If you violate these terms — for example by exfiltrating customer data, testing against unwilling third parties, or publicly disclosing before remediation — safe harbor does not apply.

This safe-harbor language applies only to Make It Radder LLC dba Junipy and is not a release of liability for third parties.

Coordinated disclosure

We ask researchers to give us a reasonable window — typically 30 to 90 days depending on severity — before publicly disclosing details. When a fix is live, we are happy to acknowledge you publicly (with your permission), coordinate the timing of any blog post or advisory you publish, and provide a brief written acknowledgment for your CV or portfolio.

What we don’t offer (yet)

  • No monetary bug bounty at this time. Junipy is pre-revenue (closed beta).
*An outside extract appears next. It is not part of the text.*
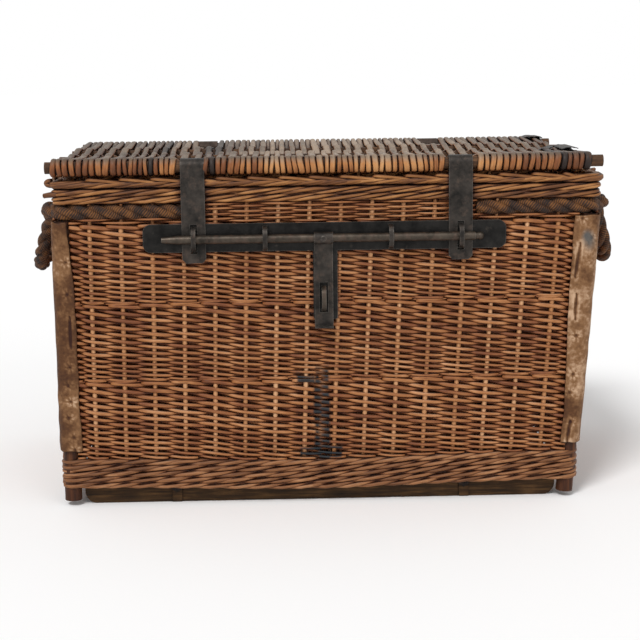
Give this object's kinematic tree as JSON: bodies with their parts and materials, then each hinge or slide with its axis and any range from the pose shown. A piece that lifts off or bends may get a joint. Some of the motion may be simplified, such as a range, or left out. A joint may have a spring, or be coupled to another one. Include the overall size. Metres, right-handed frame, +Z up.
{
  "type": "wicker trunk",
  "caption": "Woven willow travelling trunk with a hinged lid, iron hasps on a sliding lock bar, rawhide corners, rope handles and wooden runners.",
  "frame": {"origin": "middle of the bounding box at floor level, without the rope loops", "axes": "+X to the trunk's right seen from the front, +Y from the front to the hinged rear, +Z up"},
  "size_m": [1.0222, 0.5358, 0.5763],
  "materials": {
    "willow_weave": "whole willow rods, woven, oiled by handling and browned with age",
    "willow_stake": "peeled willow rod, dry and dull",
    "hazel_stick": "round hazel stick, sawn ends, weathered",
    "ash_post": "round ash pole, bark off, worn",
    "elm_runner": "sawn elm board, dark with floor dirt",
    "cane_lashing": "split cane, dark",
    "rawhide": "dried rawhide, shrunk on, stiff and matt",
    "hemp_rope": "three-strand hemp rope, browned",
    "black_iron": "sheet iron, blackened and worn",
    "forged_iron": "hand-forged strap iron, brown-black patina",
    "worn_iron": "forged round iron, rubbed by sliding"
  },
  "bodies": {
    "trunk": {"base_panel": "willow_weave", "base_sticks": "hazel_stick", "corner_hide_front_left": "rawhide", "corner_hide_front_right": "rawhide", "corner_hide_rear_left": "rawhide", "corner_hide_rear_right": "rawhide", "corner_post_front_left": "ash_post", "corner_post_front_right": "ash_post", "corner_post_rear_left": "ash_post", "corner_post_rear_right": "ash_post", "foot_wale": "willow_weave", "front_stakes": "willow_stake", "front_wall": "willow_weave", "guide_staple_left": "forged_iron", "guide_staple_right": "forged_iron", "hasp_staple_left": "forged_iron", "hasp_staple_right": "forged_iron", "hinge_backing_left": "forged_iron", "hinge_backing_right": "forged_iron", "hinge_rivets": "forged_iron", "hinge_strap_left": "forged_iron", "hinge_strap_right": "forged_iron", "left_stakes": "willow_stake", "left_wall": "willow_weave", "lock_plate": "black_iron", "padlock_staple": "forged_iron", "rear_stakes": "willow_stake", "rear_wall": "willow_weave", "right_stakes": "willow_stake", "right_wall": "willow_weave", "rope_tail_front_left": "hemp_rope", "rope_tail_front_right": "hemp_rope", "rope_tail_rear_left": "hemp_rope", "rope_tail_rear_right": "hemp_rope", "runner_front": "elm_runner", "runner_lashings": "cane_lashing", "runner_rear": "elm_runner", "top_border": "willow_weave", "upper_wale": "willow_weave"},
    "lid": {"lid_weave": "willow_weave", "lid_stick_front": "hazel_stick", "lid_stick_rear": "hazel_stick", "lid_inner_sticks": "hazel_stick", "lid_patch_corner": "rawhide", "lid_patch_side": "rawhide"},
    "hasp_left": {"hasp_left": "forged_iron"},
    "hasp_right": {"hasp_right": "forged_iron"},
    "lock_bar": {"lock_bar": "worn_iron"},
    "lock_hasp": {"lock_hasp": "forged_iron", "lock_hasp_rivet": "forged_iron"},
    "rope_left": {"rope_loop_left": "hemp_rope"},
    "rope_right": {"rope_loop_right": "hemp_rope"}
  },
  "joints": [
    {"name": "lid_hinge", "type": "hinge", "parent": "trunk", "child": "lid", "pos_m": [0, 0.25195, 0.5603], "axis": [-1, 0, 0], "range_deg": [0, 105]},
    {"name": "hasp_left_swing", "type": "hinge", "parent": "lid", "child": "hasp_left", "pos_m": [-0.214, -0.23505, 0.5603], "axis": [-1, 0, 0], "range_deg": [0, 200]},
    {"name": "hasp_right_swing", "type": "hinge", "parent": "lid", "child": "hasp_right", "pos_m": [0.216, -0.23505, 0.5603], "axis": [-1, 0, 0], "range_deg": [0, 200]},
    {"name": "bar_slide", "type": "slide", "parent": "trunk", "child": "lock_bar", "axis": [1, 0, 0], "range_m": [-0.044, 0.088]},
    {"name": "lock_hasp_swing", "type": "hinge", "parent": "lock_bar", "child": "lock_hasp", "pos_m": [-0.006, -0.25645, 0.444], "axis": [-1, 0, 0], "range_deg": [0, 175]},
    {"name": "rope_left_swing", "type": "hinge", "parent": "trunk", "child": "rope_left", "pos_m": [-0.45627, 0.00845, 0.488], "axis": [0, 1, 0], "range_deg": [-18, 110], "stiffness_Nm_per_rad": 0.1, "springref_deg": 4.13},
    {"name": "rope_right_swing", "type": "hinge", "parent": "trunk", "child": "rope_right", "pos_m": [0.459, 0.00845, 0.488], "axis": [0, -1, 0], "range_deg": [-18, 110], "stiffness_Nm_per_rad": 0.1, "springref_deg": 4.13}
  ]
}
We may launch a bounty program post-public-GA. For now we offer public acknowledgment and a sincere thank-you.
  • No swag or branded merchandise.
  • No CVE assignment from us directly — for findings warranting a CVE, we coordinate with MITRE or the relevant CNA via vendor bounty programs when the issue traces to those layers.

Changes to this policy

We may update this policy as Junipy grows. Material changes will be reflected in the Expires field of /.well-known/security.txt and the effective date on this page. Researchers with an active disclosure in flight will be notified by email of any material change before it affects their report.